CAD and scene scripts

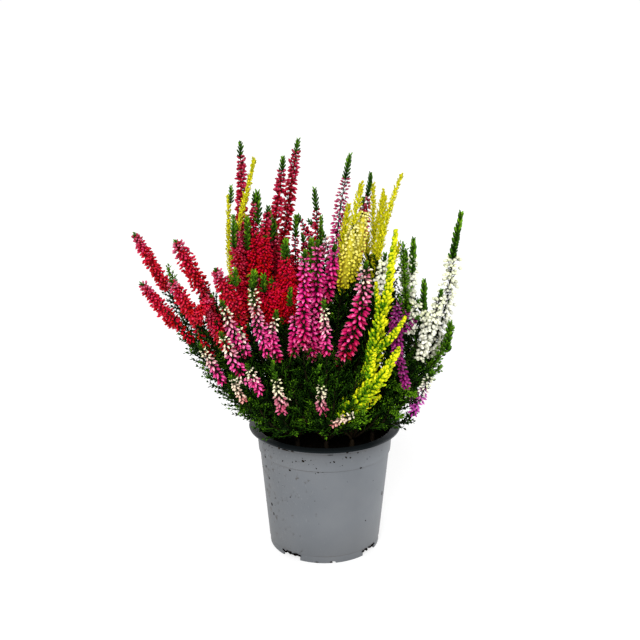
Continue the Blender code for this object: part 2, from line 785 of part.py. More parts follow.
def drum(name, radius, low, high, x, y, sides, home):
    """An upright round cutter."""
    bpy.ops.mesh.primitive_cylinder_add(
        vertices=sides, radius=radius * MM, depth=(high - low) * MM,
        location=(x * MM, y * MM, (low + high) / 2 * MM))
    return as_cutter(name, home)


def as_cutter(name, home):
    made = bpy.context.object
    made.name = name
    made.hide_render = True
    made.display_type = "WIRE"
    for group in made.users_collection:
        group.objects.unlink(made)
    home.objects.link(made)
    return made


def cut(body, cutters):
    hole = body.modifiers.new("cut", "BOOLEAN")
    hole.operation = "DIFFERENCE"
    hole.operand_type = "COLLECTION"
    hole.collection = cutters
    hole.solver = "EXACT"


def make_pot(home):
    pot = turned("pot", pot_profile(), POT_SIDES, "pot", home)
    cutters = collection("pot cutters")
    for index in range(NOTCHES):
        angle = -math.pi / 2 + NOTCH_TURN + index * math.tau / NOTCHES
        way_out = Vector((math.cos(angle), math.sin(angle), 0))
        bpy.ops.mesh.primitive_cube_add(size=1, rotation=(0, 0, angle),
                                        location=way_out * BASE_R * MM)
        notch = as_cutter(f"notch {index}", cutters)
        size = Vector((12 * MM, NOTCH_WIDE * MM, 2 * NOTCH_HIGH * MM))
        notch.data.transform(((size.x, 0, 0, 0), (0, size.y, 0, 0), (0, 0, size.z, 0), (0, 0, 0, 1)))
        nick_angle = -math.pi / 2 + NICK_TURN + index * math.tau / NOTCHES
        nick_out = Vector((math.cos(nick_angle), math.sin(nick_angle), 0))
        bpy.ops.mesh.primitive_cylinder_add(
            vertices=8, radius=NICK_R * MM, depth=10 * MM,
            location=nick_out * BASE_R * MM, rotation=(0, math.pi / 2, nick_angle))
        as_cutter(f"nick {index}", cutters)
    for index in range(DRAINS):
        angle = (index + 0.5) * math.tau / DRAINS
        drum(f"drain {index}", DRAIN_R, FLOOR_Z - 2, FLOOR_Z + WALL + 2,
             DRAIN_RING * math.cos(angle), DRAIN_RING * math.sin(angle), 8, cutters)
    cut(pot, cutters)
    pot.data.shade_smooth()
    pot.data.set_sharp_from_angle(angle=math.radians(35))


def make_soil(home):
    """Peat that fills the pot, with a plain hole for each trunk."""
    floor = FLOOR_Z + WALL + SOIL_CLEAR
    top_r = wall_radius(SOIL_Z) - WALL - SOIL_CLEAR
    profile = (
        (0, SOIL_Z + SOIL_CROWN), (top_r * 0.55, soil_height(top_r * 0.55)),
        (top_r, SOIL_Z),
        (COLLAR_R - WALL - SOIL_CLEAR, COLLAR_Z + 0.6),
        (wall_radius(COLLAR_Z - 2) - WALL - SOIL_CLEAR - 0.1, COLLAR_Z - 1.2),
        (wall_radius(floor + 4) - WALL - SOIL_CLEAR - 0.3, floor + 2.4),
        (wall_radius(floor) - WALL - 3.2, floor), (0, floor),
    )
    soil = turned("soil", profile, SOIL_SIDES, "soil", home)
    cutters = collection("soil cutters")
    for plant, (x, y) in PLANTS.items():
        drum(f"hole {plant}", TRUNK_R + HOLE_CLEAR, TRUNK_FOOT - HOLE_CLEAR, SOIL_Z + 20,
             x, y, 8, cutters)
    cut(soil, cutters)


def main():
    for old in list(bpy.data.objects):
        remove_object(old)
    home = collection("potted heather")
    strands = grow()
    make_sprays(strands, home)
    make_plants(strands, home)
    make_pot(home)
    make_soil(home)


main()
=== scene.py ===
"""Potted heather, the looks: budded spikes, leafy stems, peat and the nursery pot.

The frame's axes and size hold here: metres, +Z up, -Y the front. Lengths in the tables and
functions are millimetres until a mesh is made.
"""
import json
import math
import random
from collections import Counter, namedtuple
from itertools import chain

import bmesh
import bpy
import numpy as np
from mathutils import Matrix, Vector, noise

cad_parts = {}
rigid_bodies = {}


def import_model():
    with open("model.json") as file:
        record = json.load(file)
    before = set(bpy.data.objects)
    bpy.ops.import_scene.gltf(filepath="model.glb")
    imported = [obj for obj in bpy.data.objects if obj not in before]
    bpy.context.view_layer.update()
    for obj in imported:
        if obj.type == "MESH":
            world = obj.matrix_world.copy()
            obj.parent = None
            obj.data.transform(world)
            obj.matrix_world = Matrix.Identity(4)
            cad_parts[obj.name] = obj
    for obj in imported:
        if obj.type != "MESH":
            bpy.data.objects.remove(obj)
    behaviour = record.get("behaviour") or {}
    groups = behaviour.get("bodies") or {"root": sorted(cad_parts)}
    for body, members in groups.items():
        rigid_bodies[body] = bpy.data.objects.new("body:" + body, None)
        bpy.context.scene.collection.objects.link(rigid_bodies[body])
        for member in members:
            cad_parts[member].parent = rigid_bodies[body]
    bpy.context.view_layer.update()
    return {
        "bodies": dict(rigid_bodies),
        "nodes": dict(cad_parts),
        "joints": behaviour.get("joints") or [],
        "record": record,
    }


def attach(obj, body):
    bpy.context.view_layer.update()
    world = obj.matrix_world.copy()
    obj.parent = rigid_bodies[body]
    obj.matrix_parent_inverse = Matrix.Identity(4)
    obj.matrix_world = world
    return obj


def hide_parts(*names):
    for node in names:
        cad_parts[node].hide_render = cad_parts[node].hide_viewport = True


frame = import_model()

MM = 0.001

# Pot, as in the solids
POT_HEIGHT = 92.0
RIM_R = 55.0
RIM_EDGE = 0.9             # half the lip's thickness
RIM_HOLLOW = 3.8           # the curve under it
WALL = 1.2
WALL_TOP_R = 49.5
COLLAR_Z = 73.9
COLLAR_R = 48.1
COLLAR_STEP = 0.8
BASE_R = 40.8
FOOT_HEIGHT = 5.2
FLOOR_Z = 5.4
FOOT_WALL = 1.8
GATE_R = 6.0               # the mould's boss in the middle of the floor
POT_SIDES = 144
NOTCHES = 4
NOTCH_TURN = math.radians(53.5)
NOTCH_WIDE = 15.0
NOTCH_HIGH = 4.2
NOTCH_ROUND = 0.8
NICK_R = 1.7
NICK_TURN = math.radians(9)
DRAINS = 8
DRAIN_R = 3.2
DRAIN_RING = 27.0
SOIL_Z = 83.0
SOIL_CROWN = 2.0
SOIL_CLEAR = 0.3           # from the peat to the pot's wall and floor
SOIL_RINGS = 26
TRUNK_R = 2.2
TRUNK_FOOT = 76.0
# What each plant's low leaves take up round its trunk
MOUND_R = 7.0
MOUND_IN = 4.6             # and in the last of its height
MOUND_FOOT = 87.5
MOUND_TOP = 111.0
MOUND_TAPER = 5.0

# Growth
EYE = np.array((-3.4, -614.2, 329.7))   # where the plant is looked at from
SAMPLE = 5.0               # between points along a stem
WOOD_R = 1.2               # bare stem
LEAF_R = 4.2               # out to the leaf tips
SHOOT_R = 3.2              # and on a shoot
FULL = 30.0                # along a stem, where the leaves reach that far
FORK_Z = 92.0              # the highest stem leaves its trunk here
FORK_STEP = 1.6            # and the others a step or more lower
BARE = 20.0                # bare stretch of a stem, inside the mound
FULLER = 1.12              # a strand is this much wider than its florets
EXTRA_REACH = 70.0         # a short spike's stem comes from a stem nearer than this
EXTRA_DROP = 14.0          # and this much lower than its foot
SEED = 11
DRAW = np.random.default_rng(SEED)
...
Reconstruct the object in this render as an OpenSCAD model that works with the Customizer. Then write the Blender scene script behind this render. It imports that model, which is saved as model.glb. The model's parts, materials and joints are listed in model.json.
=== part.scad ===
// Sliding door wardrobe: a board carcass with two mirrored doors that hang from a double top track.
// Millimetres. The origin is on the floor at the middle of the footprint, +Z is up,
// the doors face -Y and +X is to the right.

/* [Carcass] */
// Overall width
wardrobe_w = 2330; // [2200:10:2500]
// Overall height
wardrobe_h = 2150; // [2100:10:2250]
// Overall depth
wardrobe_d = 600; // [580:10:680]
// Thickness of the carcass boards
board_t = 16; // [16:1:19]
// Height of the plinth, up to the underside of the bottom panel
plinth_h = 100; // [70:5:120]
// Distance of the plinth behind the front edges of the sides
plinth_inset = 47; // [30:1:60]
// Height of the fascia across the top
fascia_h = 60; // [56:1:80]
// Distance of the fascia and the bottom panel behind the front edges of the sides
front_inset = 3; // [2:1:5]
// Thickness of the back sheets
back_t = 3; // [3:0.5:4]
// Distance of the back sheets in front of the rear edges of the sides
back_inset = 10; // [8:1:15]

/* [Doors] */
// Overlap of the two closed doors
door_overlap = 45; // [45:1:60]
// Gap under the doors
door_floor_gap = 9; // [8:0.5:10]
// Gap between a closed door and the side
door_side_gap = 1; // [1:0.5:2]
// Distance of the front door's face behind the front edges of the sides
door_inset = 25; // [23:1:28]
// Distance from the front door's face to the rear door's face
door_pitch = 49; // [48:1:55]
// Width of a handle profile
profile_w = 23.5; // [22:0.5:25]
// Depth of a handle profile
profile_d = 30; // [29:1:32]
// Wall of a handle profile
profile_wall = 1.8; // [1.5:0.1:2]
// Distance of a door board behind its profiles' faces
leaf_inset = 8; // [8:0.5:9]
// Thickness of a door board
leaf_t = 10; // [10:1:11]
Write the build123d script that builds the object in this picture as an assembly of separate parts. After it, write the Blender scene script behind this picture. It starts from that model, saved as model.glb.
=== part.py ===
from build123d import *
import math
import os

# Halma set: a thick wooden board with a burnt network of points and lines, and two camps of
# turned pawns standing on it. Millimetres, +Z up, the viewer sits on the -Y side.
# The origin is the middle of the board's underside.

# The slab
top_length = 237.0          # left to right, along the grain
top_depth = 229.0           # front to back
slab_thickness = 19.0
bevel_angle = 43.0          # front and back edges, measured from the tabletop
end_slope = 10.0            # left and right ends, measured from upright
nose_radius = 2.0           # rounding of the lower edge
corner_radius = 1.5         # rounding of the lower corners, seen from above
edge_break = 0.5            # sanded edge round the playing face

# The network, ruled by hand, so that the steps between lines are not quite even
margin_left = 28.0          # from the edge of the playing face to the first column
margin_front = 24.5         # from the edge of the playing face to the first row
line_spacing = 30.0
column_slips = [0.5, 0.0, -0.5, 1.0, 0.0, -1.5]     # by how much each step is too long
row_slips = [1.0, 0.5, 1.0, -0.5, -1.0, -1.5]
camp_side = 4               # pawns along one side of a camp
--
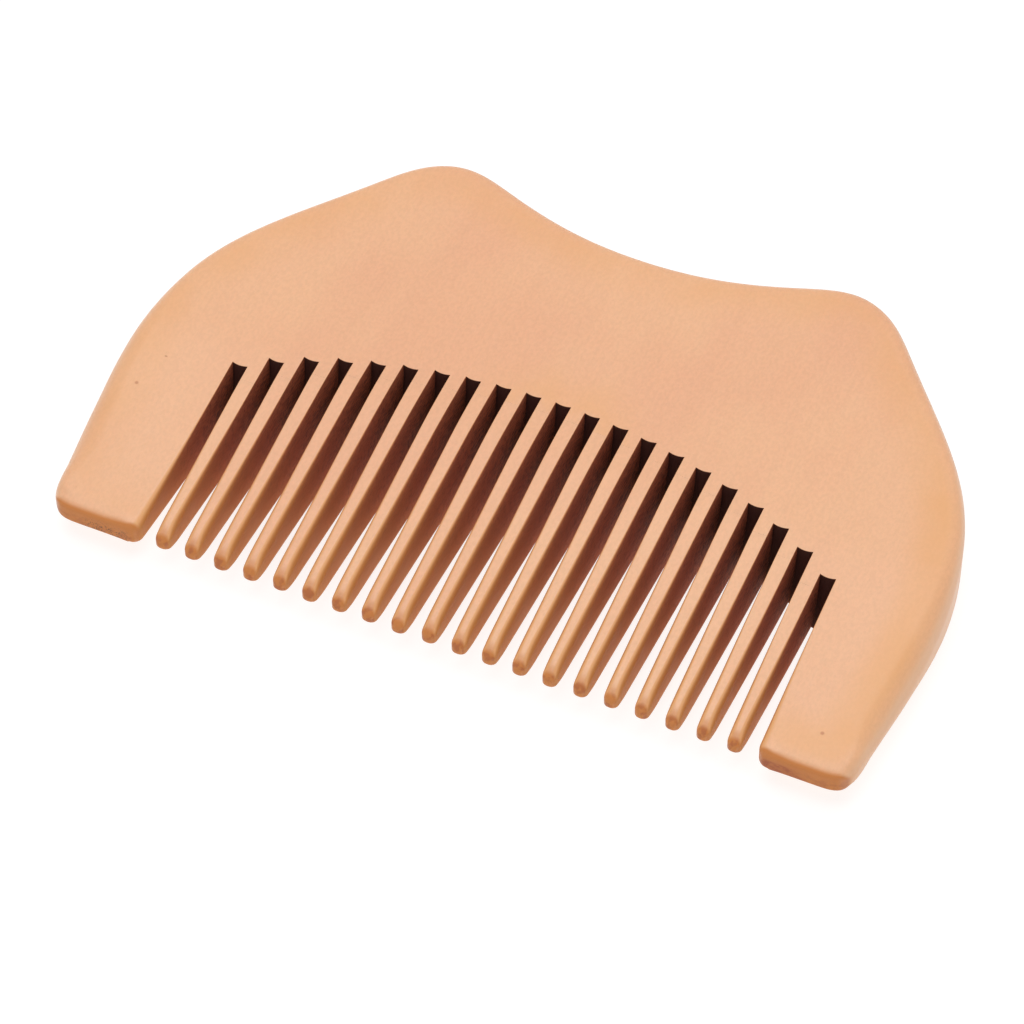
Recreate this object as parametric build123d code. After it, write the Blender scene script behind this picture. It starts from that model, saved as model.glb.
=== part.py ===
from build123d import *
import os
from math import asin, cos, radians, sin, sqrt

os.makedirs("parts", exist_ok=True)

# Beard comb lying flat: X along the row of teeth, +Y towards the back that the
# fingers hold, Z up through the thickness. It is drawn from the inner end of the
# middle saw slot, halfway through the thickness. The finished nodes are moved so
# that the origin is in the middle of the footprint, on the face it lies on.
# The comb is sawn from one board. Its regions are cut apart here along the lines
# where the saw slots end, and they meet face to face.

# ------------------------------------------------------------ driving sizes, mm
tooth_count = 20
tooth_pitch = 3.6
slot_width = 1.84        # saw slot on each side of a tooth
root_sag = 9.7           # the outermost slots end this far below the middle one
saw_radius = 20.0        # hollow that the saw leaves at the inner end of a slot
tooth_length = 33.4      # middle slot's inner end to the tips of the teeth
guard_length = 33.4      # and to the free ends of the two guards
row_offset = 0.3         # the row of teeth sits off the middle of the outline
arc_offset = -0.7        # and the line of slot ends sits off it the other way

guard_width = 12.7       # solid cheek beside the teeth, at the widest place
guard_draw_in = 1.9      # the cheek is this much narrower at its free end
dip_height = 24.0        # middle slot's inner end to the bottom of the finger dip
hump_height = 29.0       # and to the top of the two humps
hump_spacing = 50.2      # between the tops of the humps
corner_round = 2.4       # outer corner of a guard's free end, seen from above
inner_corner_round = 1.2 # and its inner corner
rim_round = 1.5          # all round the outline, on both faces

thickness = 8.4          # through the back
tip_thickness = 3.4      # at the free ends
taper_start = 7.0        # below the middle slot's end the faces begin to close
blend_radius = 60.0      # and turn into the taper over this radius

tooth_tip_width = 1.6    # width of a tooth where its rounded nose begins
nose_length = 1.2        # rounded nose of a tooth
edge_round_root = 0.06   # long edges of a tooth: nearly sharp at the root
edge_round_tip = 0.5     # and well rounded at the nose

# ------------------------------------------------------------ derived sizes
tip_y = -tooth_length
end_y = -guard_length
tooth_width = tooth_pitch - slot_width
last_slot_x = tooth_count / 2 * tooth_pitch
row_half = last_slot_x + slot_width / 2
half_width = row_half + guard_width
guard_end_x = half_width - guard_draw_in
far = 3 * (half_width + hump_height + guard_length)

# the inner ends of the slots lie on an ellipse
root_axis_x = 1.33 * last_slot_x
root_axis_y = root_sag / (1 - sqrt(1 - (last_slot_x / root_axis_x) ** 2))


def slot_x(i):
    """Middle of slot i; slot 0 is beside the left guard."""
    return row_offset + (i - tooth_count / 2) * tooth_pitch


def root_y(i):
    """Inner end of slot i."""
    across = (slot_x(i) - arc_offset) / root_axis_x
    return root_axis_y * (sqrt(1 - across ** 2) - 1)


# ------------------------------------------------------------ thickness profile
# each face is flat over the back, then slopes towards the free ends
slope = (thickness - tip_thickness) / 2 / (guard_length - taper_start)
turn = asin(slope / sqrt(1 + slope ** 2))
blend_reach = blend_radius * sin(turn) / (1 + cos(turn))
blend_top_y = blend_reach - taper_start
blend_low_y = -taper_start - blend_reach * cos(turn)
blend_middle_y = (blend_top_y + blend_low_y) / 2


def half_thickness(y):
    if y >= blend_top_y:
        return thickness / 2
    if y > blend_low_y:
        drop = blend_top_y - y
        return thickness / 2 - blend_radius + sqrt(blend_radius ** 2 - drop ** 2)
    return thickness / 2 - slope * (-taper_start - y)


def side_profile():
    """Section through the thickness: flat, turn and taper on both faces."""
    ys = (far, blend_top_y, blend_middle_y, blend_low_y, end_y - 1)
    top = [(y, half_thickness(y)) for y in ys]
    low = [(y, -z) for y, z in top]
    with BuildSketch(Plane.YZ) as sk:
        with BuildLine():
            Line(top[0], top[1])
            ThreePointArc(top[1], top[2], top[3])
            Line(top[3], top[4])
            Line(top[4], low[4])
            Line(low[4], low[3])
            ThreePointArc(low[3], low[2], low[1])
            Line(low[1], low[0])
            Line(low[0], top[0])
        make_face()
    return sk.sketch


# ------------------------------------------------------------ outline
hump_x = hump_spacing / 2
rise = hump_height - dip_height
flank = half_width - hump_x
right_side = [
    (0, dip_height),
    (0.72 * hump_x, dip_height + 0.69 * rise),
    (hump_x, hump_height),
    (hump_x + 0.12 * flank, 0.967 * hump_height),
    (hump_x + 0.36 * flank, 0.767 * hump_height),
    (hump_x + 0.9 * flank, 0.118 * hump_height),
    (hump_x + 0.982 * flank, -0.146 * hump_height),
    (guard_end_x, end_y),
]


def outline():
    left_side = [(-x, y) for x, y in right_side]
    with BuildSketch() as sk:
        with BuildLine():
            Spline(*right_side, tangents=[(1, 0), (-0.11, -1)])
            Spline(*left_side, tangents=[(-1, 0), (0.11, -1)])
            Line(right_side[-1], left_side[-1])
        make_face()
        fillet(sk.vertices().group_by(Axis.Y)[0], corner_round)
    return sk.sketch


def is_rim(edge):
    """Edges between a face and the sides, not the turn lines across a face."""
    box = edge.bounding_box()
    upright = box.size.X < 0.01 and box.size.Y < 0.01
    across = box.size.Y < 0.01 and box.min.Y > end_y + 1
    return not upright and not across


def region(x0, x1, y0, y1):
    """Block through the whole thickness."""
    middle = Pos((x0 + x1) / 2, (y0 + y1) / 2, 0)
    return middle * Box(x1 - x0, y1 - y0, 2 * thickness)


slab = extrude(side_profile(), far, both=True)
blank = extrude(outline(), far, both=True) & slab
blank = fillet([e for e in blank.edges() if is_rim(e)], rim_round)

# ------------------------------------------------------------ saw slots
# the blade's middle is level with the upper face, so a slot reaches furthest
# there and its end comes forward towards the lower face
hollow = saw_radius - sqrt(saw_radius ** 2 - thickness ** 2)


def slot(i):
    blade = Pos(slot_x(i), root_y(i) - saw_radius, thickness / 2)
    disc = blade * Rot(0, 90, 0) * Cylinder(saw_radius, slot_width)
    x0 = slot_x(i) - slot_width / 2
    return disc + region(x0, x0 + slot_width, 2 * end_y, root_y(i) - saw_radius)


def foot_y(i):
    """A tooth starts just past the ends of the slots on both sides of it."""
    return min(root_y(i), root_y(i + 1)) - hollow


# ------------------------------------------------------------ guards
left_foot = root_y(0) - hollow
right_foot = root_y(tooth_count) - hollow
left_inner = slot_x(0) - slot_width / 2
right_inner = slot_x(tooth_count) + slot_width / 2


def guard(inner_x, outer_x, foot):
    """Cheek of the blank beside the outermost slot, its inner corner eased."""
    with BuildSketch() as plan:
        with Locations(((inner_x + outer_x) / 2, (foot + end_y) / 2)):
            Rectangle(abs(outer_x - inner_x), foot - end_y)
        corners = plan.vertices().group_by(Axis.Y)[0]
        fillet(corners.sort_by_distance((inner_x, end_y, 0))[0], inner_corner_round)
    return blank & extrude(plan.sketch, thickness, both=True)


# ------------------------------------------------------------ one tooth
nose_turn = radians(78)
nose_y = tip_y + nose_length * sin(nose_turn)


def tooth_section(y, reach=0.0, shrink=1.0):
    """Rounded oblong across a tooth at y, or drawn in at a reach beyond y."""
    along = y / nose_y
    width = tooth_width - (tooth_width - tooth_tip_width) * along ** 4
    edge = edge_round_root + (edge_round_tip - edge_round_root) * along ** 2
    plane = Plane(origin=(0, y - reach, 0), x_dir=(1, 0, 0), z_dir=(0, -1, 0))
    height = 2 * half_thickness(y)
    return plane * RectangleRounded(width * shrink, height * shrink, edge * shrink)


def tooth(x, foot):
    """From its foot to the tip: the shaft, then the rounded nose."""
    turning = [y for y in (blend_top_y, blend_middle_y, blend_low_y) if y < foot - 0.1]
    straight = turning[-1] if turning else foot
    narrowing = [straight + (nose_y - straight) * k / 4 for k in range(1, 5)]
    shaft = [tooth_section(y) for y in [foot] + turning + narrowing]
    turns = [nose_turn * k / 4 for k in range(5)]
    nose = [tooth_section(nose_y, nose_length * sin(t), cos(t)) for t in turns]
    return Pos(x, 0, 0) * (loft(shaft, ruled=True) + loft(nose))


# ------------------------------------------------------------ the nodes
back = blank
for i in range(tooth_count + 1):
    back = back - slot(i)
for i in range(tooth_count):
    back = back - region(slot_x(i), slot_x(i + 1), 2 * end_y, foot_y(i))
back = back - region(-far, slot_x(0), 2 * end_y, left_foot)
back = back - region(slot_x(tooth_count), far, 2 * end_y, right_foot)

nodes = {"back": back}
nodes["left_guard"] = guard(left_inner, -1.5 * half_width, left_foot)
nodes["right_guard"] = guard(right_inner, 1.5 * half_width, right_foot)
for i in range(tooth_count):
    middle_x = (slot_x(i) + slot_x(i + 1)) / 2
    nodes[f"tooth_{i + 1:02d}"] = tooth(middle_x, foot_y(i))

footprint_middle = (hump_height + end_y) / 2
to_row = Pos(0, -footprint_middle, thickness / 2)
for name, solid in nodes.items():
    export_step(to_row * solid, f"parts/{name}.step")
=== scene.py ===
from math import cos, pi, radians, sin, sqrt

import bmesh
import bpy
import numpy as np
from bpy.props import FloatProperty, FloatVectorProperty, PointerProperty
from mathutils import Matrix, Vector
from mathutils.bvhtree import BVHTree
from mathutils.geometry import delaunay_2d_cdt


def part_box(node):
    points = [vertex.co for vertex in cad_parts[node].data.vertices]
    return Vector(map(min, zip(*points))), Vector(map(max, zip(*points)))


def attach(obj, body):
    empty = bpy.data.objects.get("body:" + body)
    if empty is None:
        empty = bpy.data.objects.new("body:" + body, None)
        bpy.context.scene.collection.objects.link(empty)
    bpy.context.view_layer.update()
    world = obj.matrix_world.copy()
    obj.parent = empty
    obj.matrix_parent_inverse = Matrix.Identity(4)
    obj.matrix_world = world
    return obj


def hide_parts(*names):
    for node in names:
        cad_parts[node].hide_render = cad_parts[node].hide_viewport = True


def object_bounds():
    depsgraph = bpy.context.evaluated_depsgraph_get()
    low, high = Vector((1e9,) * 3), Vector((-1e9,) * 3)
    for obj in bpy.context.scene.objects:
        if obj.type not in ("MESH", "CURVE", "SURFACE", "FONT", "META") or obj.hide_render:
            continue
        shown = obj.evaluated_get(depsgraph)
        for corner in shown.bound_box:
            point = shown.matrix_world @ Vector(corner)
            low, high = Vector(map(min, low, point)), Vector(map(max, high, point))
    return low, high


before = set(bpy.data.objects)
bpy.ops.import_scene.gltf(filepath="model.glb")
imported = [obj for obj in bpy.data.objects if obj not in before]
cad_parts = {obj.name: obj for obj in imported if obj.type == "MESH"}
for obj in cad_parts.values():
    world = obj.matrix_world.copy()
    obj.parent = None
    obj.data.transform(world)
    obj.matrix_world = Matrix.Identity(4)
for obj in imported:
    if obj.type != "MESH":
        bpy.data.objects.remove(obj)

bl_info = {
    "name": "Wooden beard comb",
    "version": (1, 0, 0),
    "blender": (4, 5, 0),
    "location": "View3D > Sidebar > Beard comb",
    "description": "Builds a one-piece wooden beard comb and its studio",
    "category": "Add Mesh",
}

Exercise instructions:
Taking the material above, extract exactly and only the lines from the line with "Recreate this object" to the line with "rim_round = 1.5", inclusive of both.

Solution to this task:
Recreate this object as parametric build123d code. After it, write the Blender scene script behind this picture. It starts from that model, saved as model.glb.
=== part.py ===
from build123d import *
import os
from math import asin, cos, radians, sin, sqrt

os.makedirs("parts", exist_ok=True)

# Beard comb lying flat: X along the row of teeth, +Y towards the back that the
# fingers hold, Z up through the thickness. It is drawn from the inner end of the
# middle saw slot, halfway through the thickness. The finished nodes are moved so
# that the origin is in the middle of the footprint, on the face it lies on.
# The comb is sawn from one board. Its regions are cut apart here along the lines
# where the saw slots end, and they meet face to face.

# ------------------------------------------------------------ driving sizes, mm
tooth_count = 20
tooth_pitch = 3.6
slot_width = 1.84        # saw slot on each side of a tooth
root_sag = 9.7           # the outermost slots end this far below the middle one
saw_radius = 20.0        # hollow that the saw leaves at the inner end of a slot
tooth_length = 33.4      # middle slot's inner end to the tips of the teeth
guard_length = 33.4      # and to the free ends of the two guards
row_offset = 0.3         # the row of teeth sits off the middle of the outline
arc_offset = -0.7        # and the line of slot ends sits off it the other way

guard_width = 12.7       # solid cheek beside the teeth, at the widest place
guard_draw_in = 1.9      # the cheek is this much narrower at its free end
dip_height = 24.0        # middle slot's inner end to the bottom of the finger dip
hump_height = 29.0       # and to the top of the two humps
hump_spacing = 50.2      # between the tops of the humps
corner_round = 2.4       # outer corner of a guard's free end, seen from above
inner_corner_round = 1.2 # and its inner corner
rim_round = 1.5          # all round the outline, on both faces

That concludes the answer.